Everything you need to know about Public Safety Power Shutoffs

Power pylon – overloaded electrical circuit causing electrical short.

 

Southern California residents are aware of the unique “seasons” we experience here- June gloom, fire season, Santa Ana winds– but in recent years the timelines for these weather events are getting stretched or occurring at altogether surprising times. Take the Santa Anas, an annual wind evoking plenty of regional folklore and allergies galore, that typically start in October but whose season gets longer each year. June Gloom, as the name implies, typically starts in late spring/early summer, but it’s also been occurring later than expected.

 

Longer and more extreme seasons not only exacerbate an already volatile fire season, but they also threaten our aging electrical grid in ways that impact every Californian. What’s one way they affect residents and business owners? Public Safety Power Shutoffs (PSPS). According to PG&E, a PSPS happens because “High winds can cause trees or debris to damage electric lines and cause wildfires. As a result, we may need to turn off power during severe weather.”

 

The PSPS Warning System

 

The power company looks at several factors to determine whether a public safety power shutoff is necessary: low humidity levels, high winds, fuel conditions, red flag warnings, and real-time observations. Once the risk has been assessed, they initiate a warning system to allow consumers time to prepare.

 

The warning system for a PSPS typically starts with a severe weather forecast a week ahead of time, followed by the power company alerting consumers one to two days ahead of the bad weather with potential times for when power will be shut off. Why exactly is power shut off if a community isn’t directly threatened by fires or inclement weather? Because of the grid.

 

Your neighborhood may not be in a high-fire threat area, but if your power lines run through a more high-risk area your power will need to be shut off to prevent further damage to the power grid. Believe it or not, grid problems in Northern California can affect people as far south as San Diego.

 

High Fire Risk Areas

 

Chances are if you’re in a high fire risk area, you know it. If you don’t know, the California Public Utilities Commission has identified regions with high wildfire risk and categorized them into two tiers: Tier 3 or extreme risk and Tier 2 or elevated risk. Several online maps allow you to see whether your community falls into one of these categories.

 

How to Prepare for a PSPS

 

Now that you’re familiar with the risk, what can you do to ensure you’re not scrambling for a backup power source at the last minute? For one, you can give Duthie Power a call to see if your home is a good candidate for a permanent standby generator.

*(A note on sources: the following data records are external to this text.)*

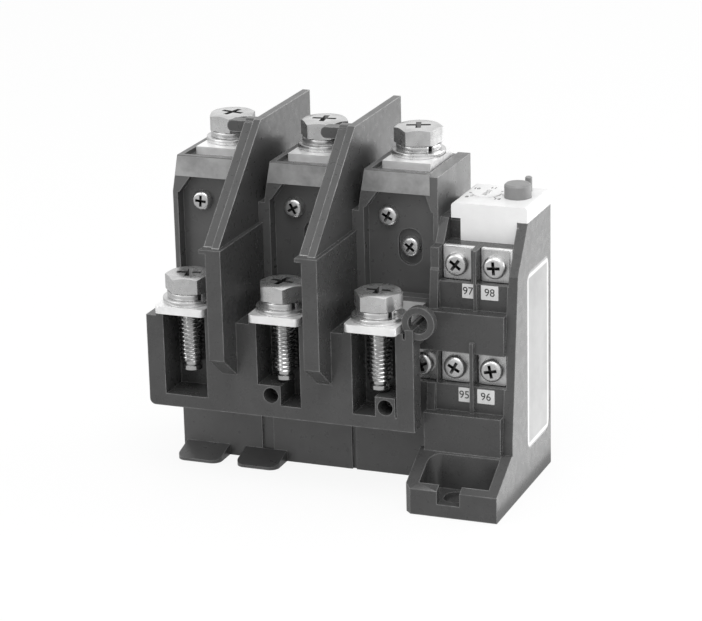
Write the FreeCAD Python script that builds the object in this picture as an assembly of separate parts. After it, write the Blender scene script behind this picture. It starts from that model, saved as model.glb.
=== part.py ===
import FreeCAD, Part
import math
import os

# Thermal overload relay, three poles, lying on its mounting face.
# Millimetres. +X to the viewer's right across the poles, +Y to the back, +Z up.
# Origin: centre of the bounding box, on the mounting face.

# ---- poles ----
POLE_PITCH = 23.0
POLE_1_X = -33.25
POLES = [POLE_1_X + POLE_PITCH * number for number in range(3)]
BARRIER_SHIFT = -0.5
BARRIERS = [x + POLE_PITCH / 2 + BARRIER_SHIFT for x in POLES[:2]]

# ---- outside planes ----
LEFT_X = POLES[0] - 9.5
FRONT_Y = -28.65
BACK_Y = 28.65
TOP_Z = 81.5
BLOCK_LEFT_X = LEFT_X + 0.1
BASE_LEFT_X = LEFT_X + 0.2
BLOCK_RIGHT_X = POLES[2] + 9.5
RIGHT_X = BLOCK_RIGHT_X + 20.5
HOOD_FRONT_Y = -4.25
HOUSING_BACK_Y = 18.35
CASE_BACK_Y = 14.0
BASE_TOP_Z = 17.5
SEAM = 0.1

# ---- main bolts, M6 with a 10 mm hexagon ----
LOAD_BOLT_Y = -17.65
LINE_BOLT_Y = 9.95
HEX_FLATS = 10.0
HEX_HEIGHT = 4.0
HEX_CROWN = 0.5
SHANK_R = 2.9
SHANK_NECK_R = 2.0
SHANK_TIP_R = 2.3
LOAD_SHANK_TIP_Z = 25.7
LINE_SHANK_LENGTH = 12.0
TIP_LENGTH = 1.6
NECK_LENGTH = 1.0
BOLT_RECESS_WIDTH = 1.3
BOLT_RECESS_LENGTH = 5.6
BOLT_RECESS_DEPTH = 1.6
FLAT_WASHER_R = 6.2
FLAT_WASHER_THICK = 1.2
SPRING_WASHER_R = 5.2
SPRING_WASHER_THICK = 1.4
WASHER_HOLE_R = 3.2
WASHER_GAP = 0.9
WASHER_GAP_TURN = -40

# ---- terminal plates ----
PLATE_THICK = 1.8
LOAD_SEAT_Z = 40.5
LINE_SEAT_Z = 71.4
LOAD_PLATE_WIDTH = 12.4
LOAD_PLATE_FRONT_Y = -24.25
LOAD_PLATE_BACK_Y = 1.2
LINE_PLATE_WIDTH = 11.5
LINE_PLATE_FRONT_Y = 1.5
LINE_PLATE_BACK_Y = 18.0
PLATE_CORNER_R = 1.2
PLATE_HOLE_R = 3.0
LEG_WIDTH = 4.0
LEG_FRONT_Y = 2.0

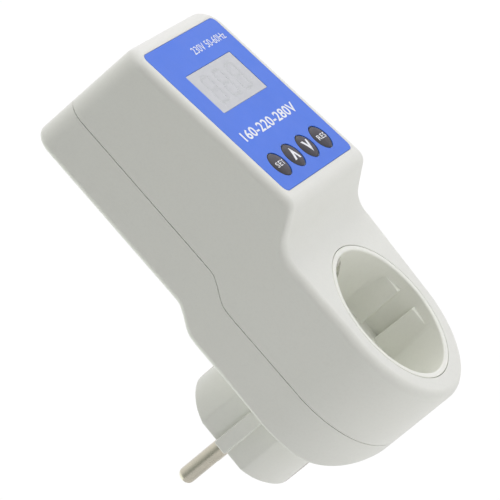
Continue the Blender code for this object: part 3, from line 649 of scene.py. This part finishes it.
# ---------------------------------------------------------------- back cover
def plug_outline(inset):
    """Section of the round plug: flats at the sides with a rib on each, and an
    earth groove at top and bottom."""
    R, F = PLUG_R - inset, PLUG_FLAT - inset
    rib, groove = PLUG_RIB / 2 - inset * 0.6, GROOVE / 2 + inset
    floor = 17.0 * MM - inset * 0.2
    quarter = [(math.sqrt(R * R - rib * rib), rib, 0.35 * MM), (F, rib, 0.3 * MM)]
    z0 = math.sqrt(R * R - F * F)
    a0, a1 = math.atan2(z0, F), math.acos(groove / R)
    for k in range(19):
        a = a0 + (a1 - a0) * k / 18
        quarter.append((R * math.cos(a), R * math.sin(a), 0.28 * MM if k == 18 else 0.0))
    quarter.append((groove, floor, 0.25 * MM))
    pts = quarter + [(-x, z, r) for x, z, r in quarter[::-1]]
    pts += [(-x, -z, r) for x, z, r in quarter] + [(x, -z, r) for x, z, r in quarter[::-1]]
    return fillet([(x, z) for x, z, _ in pts], [r for _, _, r in pts], 4)


cover = loft("case_back", lip(lambda z: split_y(z) + 0.16 * MM, -1)
             + rounding(BACK_EDGE_R, back_y, -1, 8, low_r=HEEL_EDGE_R))
tongue = loft("tongue", [(REBATE + GAP, lambda z: split_y(z) - 1.5 * MM),
                         (REBATE + GAP, lambda z: split_y(z) + 2.0 * MM)])
base_line, inner_line = plug_outline(0.0), plug_outline(0.5 * MM)
rings = [[(u, 34.8 * MM, v) for u, v in base_line]]
for k in range(9):
    a = math.pi / 2 * k / 8
    ring = []
    for (u, v), (iu, iv) in zip(base_line, inner_line):
        e = SOLE_EDGE + 0.5 * MM * smooth((abs(v) - 11.0 * MM) / (6.0 * MM))
        f = e * (1 - math.cos(a)) / (0.5 * MM)
        ring.append((u + (iu - u) * f, SOLE_DEPTH - e * (1 - math.sin(a)),
                     v + (iv - v) * f))
    rings.append(ring)
boss = skin(rings, "boss", PLUG)
boolean(cover, [tongue, boss], "UNION")
boolean(cover, [
    loft("cover_cavity", [(WALL, lambda z: split_y(z) - 4 * MM),
                          (WALL, lambda z: back_y(z) - WALL)]),
    turned([(0, 28 * MM), (PLUG_BORE, 28 * MM), (PLUG_BORE, SOLE_DEPTH - SOLE_T),
            (0, SOLE_DEPTH - SOLE_T)], 0, 0, "plug_bore", PLUG, 96)])
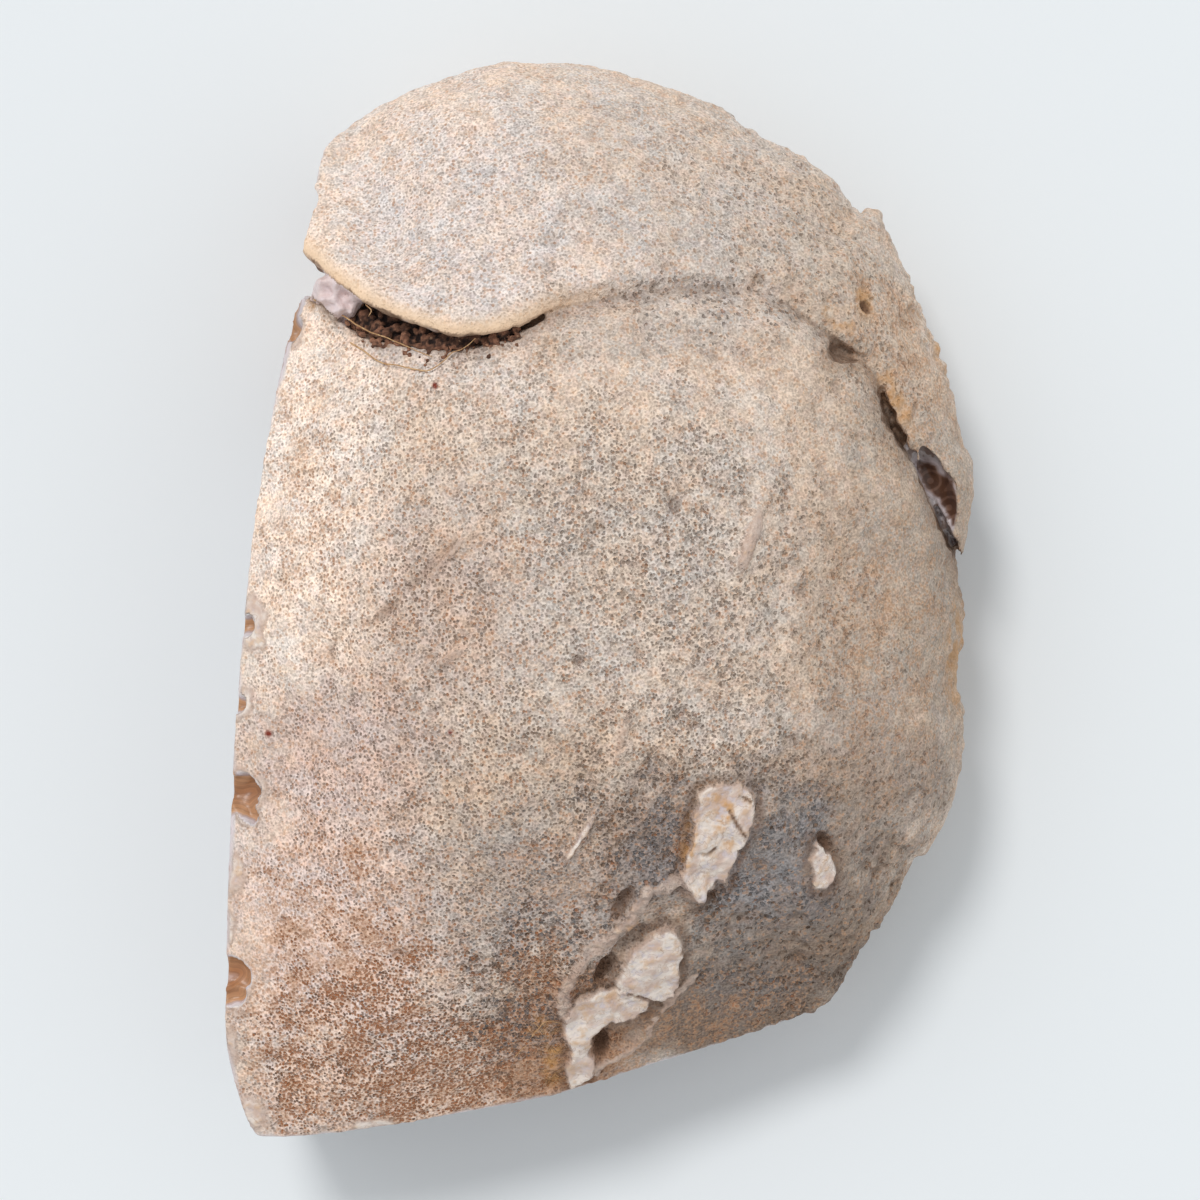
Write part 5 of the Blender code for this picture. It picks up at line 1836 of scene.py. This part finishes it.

If you’re a renter or a homeowner who doesn’t have the five feet of clearance to safely install a permanent generator, you can also purchase a portable generator.

 

Other ways to prepare include:

 

  1. Create an emergency kit
  2. Charge your cellphone and secure backup charging sources for any medical devices
  3. Create a list of emergency contacts
  4. Keep a flashlight and extra batteries in an accessible area
  5. Stash some cash and gas for your car
  6. Make sure you know how to manually override any electric-powered doors or security systems

 

Now that you know what a Public Safety Power Shutoff is all about and how to prepare, what steps will you take to keep the lights on?